I have recently switched my machine at work from Linux to Window (for many reasons that are beyond this post). And to keep using some of the tools I’m familiar with, I turned to WSL (Windows Subsystem for Linux). It is reasonably good for the most part¹. One thing that was not so good, was the initialization time of zsh
, which was taking roughly 20s when opening on WSL. I have used zprof in the past to identify why zsh
was taking so long to start on my Linux machine, so I did the same now for my WSL setup.

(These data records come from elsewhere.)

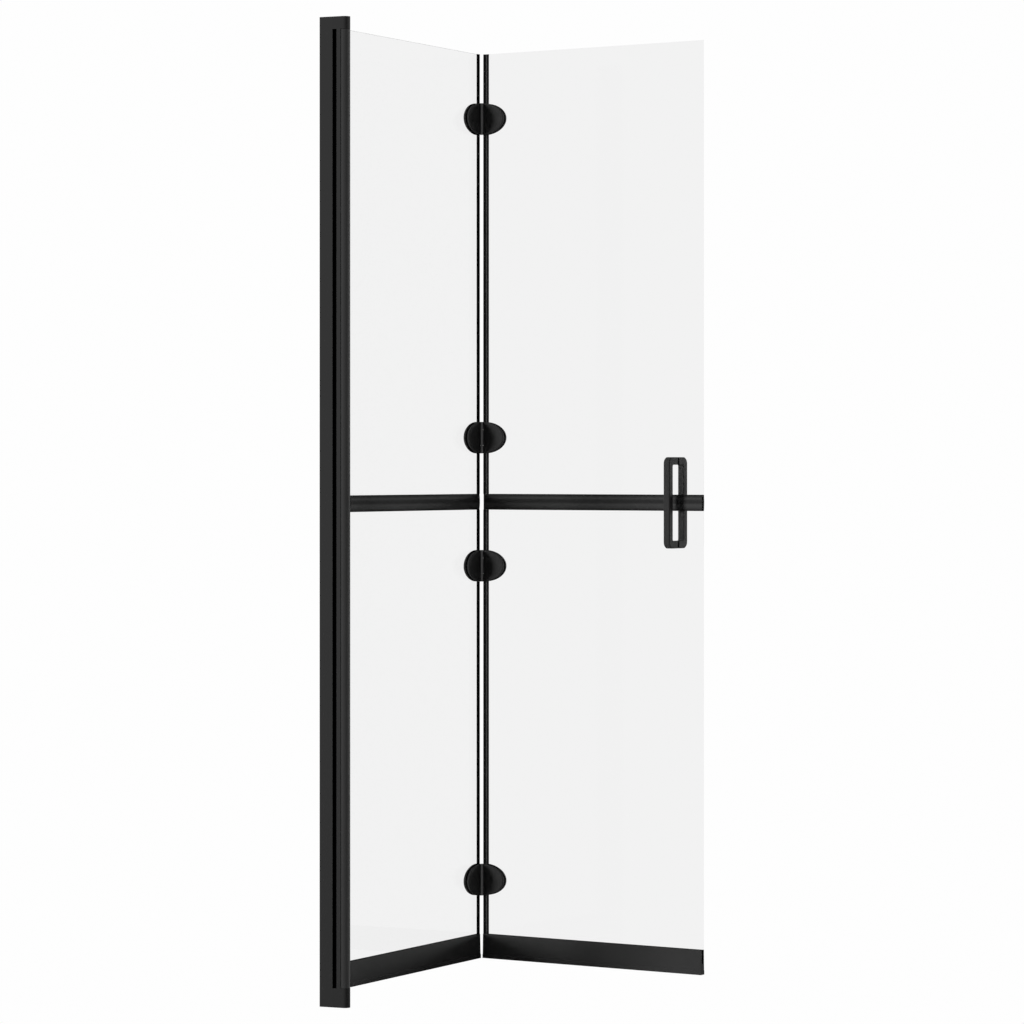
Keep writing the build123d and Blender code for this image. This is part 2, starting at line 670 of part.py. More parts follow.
def make_pull(side):
    """A D-shaped pull on one face of the glass, with blind holes for the studs in its legs."""
    foot = HALF_GLASS + PULL_WASHER
    half = PULL_HEIGHT / 2
    window = half - PULL_LEG
    inner_face = PULL_REACH - PULL_GRIP
    outline = Pos((foot + PULL_REACH) / 2, 0) * Rectangle(PULL_REACH - foot, PULL_HEIGHT)
    outline = fillet(outline.vertices().group_by(Axis.X)[-1], PULL_CORNER)
    opening = Pos((foot + inner_face) / 2, 0) * Rectangle(inner_face - foot, 2 * window)
    opening = fillet(opening.vertices().group_by(Axis.X)[-1], PULL_INNER_CORNER)
    pull = extrude(Plane.YZ * (outline - opening), PULL_WIDTH / 2, both=True)
    flanks = pull.faces().sort_by(Axis.X)
    bevelled = []
    for flank in (flanks[0], flanks[-1]):
        for above_foot in flank.edges().group_by(Axis.Y)[1:]:
            bevelled += above_foot
    pull = chamfer(bevelled, PULL_EDGE_BEVEL)
    for z in (-PULL_HOLE_SPACING / 2, PULL_HOLE_SPACING / 2):
        pull -= cross_rod(STUD_RADIUS + SEAT_CLEARANCE, foot, foot + STUD_BITE, 0, z)
    if side < 0:
        pull = mirror(pull, about=Plane.XZ)
    return Pos(PULL_POSITION, 0, BAR_CENTRE) * pull


def make_pull_studs():
    reach = HALF_GLASS + PULL_WASHER + STUD_BITE
    return [cross_rod(STUD_RADIUS, -reach, reach, PULL_POSITION, z) for z in pull_hole_heights()]


def make_pull_washers():
    washers = []
    for z in pull_hole_heights():
        for y0, y1 in ((-HALF_GLASS - PULL_WASHER, -HALF_GLASS), (HALF_GLASS, HALF_GLASS + PULL_WASHER)):
            washer = cross_rod(PULL_WASHER_RADIUS, y0, y1, PULL_POSITION, z)
            washers.append(washer - cross_rod(STUD_RADIUS + SEAT_CLEARANCE, y0, y1, PULL_POSITION, z))
    return washers


# Assembly

def wall_profile_pieces():
    return {
        "wall_channel": make_wall_channel(),
        "pivot_channel": make_pivot_channel(),
        "lock_screws": make_lock_screws(),
        "top_block": make_top_block(),
        "bottom_block": make_bottom_block(),
        "pivot_bushes": make_pivot_bushes(),
    }


def shared_panel_pieces(name, rail_ends, glass_ends, bar_ends):
    """The pieces that both panels have, between their own ends."""
    capped = (rail_ends[0] + RAIL_CAP, rail_ends[1] - RAIL_CAP)
    glazed = (max(rail_ends[0], glass_ends[0]), min(rail_ends[1], glass_ends[1]))
    return {
        f"{name}_rail": make_rail(*capped),
        f"{name}_rail_gasket": make_rail_gasket(*glazed),
        f"{name}_rail_caps": make_rail_caps(rail_ends, glass_ends),
        f"{name}_sweep": make_sweep(*capped),
        f"{name}_front_bar": make_front_bar(*bar_ends),
        f"{name}_rear_bar": make_rear_bar(*bar_ends),
        f"{name}_bar_pads": make_bar_pads(*bar_ends),
        f"{name}_bar_screws": make_bar_screws(*bar_ends),
    }


def hinge_notches():
    return [Pos(0, 0, centre) * glass_notch() for centre in hinge_centres()]


def inner_panel_pieces():
    rail_ends = (PANEL_START, fold_side(RAIL_FOLD_END))
    glass_ends = (GLASS_START, fold_side(GLASS_EDGE))
    bar_ends = (PANEL_START, fold_side(BAR_FOLD_END))
    pieces = shared_panel_pieces("inner", rail_ends, glass_ends, bar_ends)
    notches = [at_inner_fold(notch) for notch in hinge_notches()]
    pieces["inner_glass"] = make_glass(glass_ends, notches, bar_screw_places(*bar_ends))
    pieces["inner_edge_seal"] = at_inner_fold(make_edge_seal())
    pieces["pivot_post"] = make_pivot_post()
    pieces["post_gasket"] = make_post_gasket()
    pieces["top_pivot_cap"] = at_post_top(make_pivot_cap())
    pieces["bottom_pivot_cap"] = at_post_bottom(make_pivot_cap())
    pieces["pivot_cap_screws"] = make_port_screws()
    return pieces


def outer_panel_pieces():
    rail_ends = (RAIL_FOLD_END, OUTER_REACH - RAIL_FREE_END)
    glass_ends = (GLASS_EDGE, OUTER_REACH)
    bar_ends = (BAR_FOLD_END, OUTER_REACH - BAR_FREE_END)
    pieces = shared_panel_pieces("outer", rail_ends, glass_ends, bar_ends)
    holes = bar_screw_places(*bar_ends)
    pieces["outer_glass"] = make_glass(glass_ends, hinge_notches(), holes, PULL_POSITION)
    pieces["outer_edge_seal"] = make_edge_seal()
    pieces["front_pull"] = make_pull(-1)
    pieces["rear_pull"] = make_pull(1)
    pieces["pull_studs"] = make_pull_studs()
    pieces["pull_washers"] = make_pull_washers()
    return pieces


def hinge_pieces():
    """Every hinge's own nodes, and the groups of gaskets and screws, by the panel they are on."""
    inner = {"inner_hinge_gaskets": [], "inner_hinge_screws": []}
    outer = {"outer_hinge_gaskets": [], "outer_hinge_screws": []}
    for number, centre in enumerate(hinge_centres(), start=1):
        up = Pos(0, 0, centre)
        inner[f"inner_leaf_{number}"] = at_inner_fold(up * make_leaf(outer=False))
        inner[f"inner_clamp_{number}"] = at_inner_fold(up * make_clamp())
        inner[f"hinge_pin_{number}"] = at_inner_fold(up * make_hinge_pin())
        outer[f"outer_leaf_{number}"] = up * make_leaf(outer=True)
        outer[f"outer_clamp_{number}"] = up * make_clamp()
        for gasket in make_hinge_gaskets():
            inner["inner_hinge_gaskets"].append(at_inner_fold(up * gasket))
            outer["outer_hinge_gaskets"].append(up * gasket)
        for screw in make_hinge_screws():
            inner["inner_hinge_screws"].append(at_inner_fold(up * screw))
            outer["outer_hinge_screws"].append(up * screw)
    return inner, outer


def write_pieces(pieces, place):
    """One file per node, with its piece or its group of separate pieces."""
    for name, shape in pieces.items():
        group = shape if isinstance(shape, list) else [shape]
        solids = [solid for item in group for solid in (place * item).solids()]
        export_step(Compound(children=solids), f"parts/{name}.step")


def main():
    os.makedirs("parts", exist_ok=True)
    inner_hinges, outer_hinges = hinge_pieces()
    write_pieces(wall_profile_pieces(), Pos(0, 0, 0))
    write_pieces(inner_panel_pieces() | inner_hinges, inner_place())
    write_pieces(outer_panel_pieces() | outer_hinges, outer_place())


main()
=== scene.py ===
import bpy
import bmesh
import json
import math
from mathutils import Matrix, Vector


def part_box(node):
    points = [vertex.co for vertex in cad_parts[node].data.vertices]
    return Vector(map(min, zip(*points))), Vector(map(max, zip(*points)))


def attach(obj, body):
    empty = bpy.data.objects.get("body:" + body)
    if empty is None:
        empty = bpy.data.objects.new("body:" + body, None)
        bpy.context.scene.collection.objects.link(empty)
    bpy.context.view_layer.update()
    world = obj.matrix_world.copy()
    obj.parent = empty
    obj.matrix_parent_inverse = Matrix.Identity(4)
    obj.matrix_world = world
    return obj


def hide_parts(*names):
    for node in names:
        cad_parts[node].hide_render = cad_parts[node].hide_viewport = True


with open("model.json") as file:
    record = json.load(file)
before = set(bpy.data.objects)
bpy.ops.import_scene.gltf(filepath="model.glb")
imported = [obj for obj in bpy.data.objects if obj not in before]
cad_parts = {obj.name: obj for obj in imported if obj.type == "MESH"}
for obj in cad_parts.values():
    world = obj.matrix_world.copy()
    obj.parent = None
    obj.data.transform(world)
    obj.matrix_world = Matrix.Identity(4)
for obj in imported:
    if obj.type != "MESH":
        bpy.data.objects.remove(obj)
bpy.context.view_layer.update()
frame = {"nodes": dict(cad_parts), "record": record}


# The photographer's place: level, at waist height, a little to the right of the open fold, with a
# long lens. The view is shifted down a little, as a level shift lens is.
view_azimuth = math.radians(23.0)
view_ahead = Vector((-math.sin(view_azimuth), math.cos(view_azimuth), 0.0))
view_right = Vector((math.cos(view_azimuth), math.sin(view_azimuth), 0.0))
pivot_spot = Vector((0.0493, 0.0, 0.0))
camera_distance = 7.3630
camera_right = 0.3201
camera_height = 1.0369
camera_data = bpy.data.cameras.new("camera")
camera_data.sensor_width = 36.0
camera_data.lens = 135.0
camera_data.shift_y = -0.0443
camera_data.clip_end = 100.0
camera = bpy.data.objects.new("camera", camera_data)
bpy.context.scene.collection.objects.link(camera)
camera.location = pivot_spot - view_ahead * camera_distance + view_right * camera_right
camera.location.z = camera_height
camera.rotation_euler = (math.radians(90.0), 0.0, view_azimuth)
bpy.context.scene.camera = camera
bpy.context.scene.view_settings.view_transform = "Standard"


# The studio: white for the eye, the gloss and the glass, and a dim grey for the light on the
# object. Two low suns light it, one from the front left and one from behind on the right. Where
# they stand and how strong they are was found by trial, to bring the tones near the photo's.
studio_white = (0.99, 0.99, 0.99, 1.0)


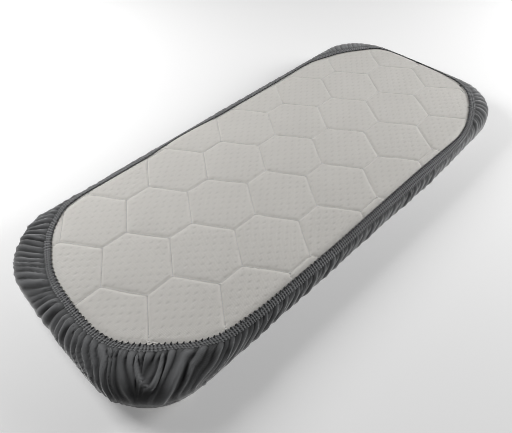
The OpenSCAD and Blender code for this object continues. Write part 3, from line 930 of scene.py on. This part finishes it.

To my surprise, what was taking the most time, was initializing the completions (compinit
) and it’s subsequent calls (810x compdef
):
num calls time self name
-----------------------------------------------------------------------------------
1) 2 3735.87 1867.94 52.48% 1313.69 656.84 18.45% compinit
2) 810 1103.52 1.36 15.50% 1103.52 1.36 15.50% compdef
3) ...
I’m not entirely sure on why this happens on WSL only (as I have the same dotfile in my Linux); but I did find other people that were facing a similar issue on “slow systems” and suggested to use .zcompdump
to backup and restore the results of compinit
once a day.
The Solution
Similar to gist
above, I attempted to cache the results into a file and load them whenever opening zsh
. If there is already a file for today, then use it.
Here’s how I’ve done it:
current=$ZSH_CONFIG/.zcompdump-$(date '+%Y%m%d')
if [ -f $current ]; then
compinit -C $current
else
compinit -d $current
fi
Note that $ZSH_CONFIG
is my zsh
config folder. This could be changed by $HOME
or whatever other folder fits your needs.
Adding a check to environment
First, I don’t know exactly all the side effects of managing my own .zcompdump
. I imagine that if any new completions are added given any package I installed, I would have to run this to make sure the completions are regenerated. For this reason, I’m adding a check to use this workaround only on WSL.
This answer from stackoverflow did the tick for me.
Here’s how the code looks like³:
# Determine if on WSL
if grep -q Microsoft /proc/version; then
ON_WSL=1
else
ON_WSL=0
fi
#...
autoload -Uz compinit
if [[ $ON_WSL == 0 ]]; then
compinit
else
# Save completion to cache since it takes too much time to load on WSL
current=$ZSH_CONFIG/.zcompdump-$(date '+%Y%m%d')
if [ -f $current ]; then
compinit -C $current
else
compinit -d $current
fi
fi
Removing old dumps
Another idea is to remove any previous dumps in case zsh
needs to generate a new one, to avoid cluttering the folder with many .zcompdump
files for each day I’ve logged in my computer. This can be done by removing all files matching .zcompdump-*
before creating the new file dump file.
current=$ZSH_CONFIG/.zcompdump-$(date '+%Y%m%d')
if [ -f $current ]; then
compinit -C $current
else
rm $ZSH_CONFIG/.zcompdump-* 2>/dev/null
compinit -d $current
fi
Plus, add a 2>/dev/null
to redirect all error output to null
in case no .zcompdump
files were created and avoid having weird error messages when opening zsh
³.
Conclusion
I’ve been trying to do weekly revisions of my development environment, sometimes it’s on my personal setup and sometimes on my work machine. It’s kind of challenging since I have a Linux for personal projects and any Open Source contribution and (now) a Windows machine for my daily job. I don’t spent as much time as I wanted on Linux now but with WSL I have found some familiarity with the tools I was using in the past years.
In case you’re interested here’s the latest version of my .zshrc
file.
Footnotes
¹ Unfortunately my company’s Windows image isn’t the latest so I’m still stuck with some rough around the edges version of WSL. Nonetheless most things are working fine.
² Initially, I had the $ON_WSL
to be either set or unset, and checking it using if [ -z $ON_WSL]
; but if (for any god forsaken reason) I assign this variable anywhere else (even to a negative value), of if my current environment sets it somewhere else, I’d have problems here. So I’m being explicit about the flag being on or off.
³ I might have found a bug on WSL while trying this. Redirecting error output does not work for glob. Running rm .zcompdump- &>/dev/null
correctly redirects the error and nothing is shown on screen; but rm .zcompdump-* &>/dev/null
shows the error zsh: no matches found: .zcompdump-*
on the terminal. I didn’t look any further into this. Go figure.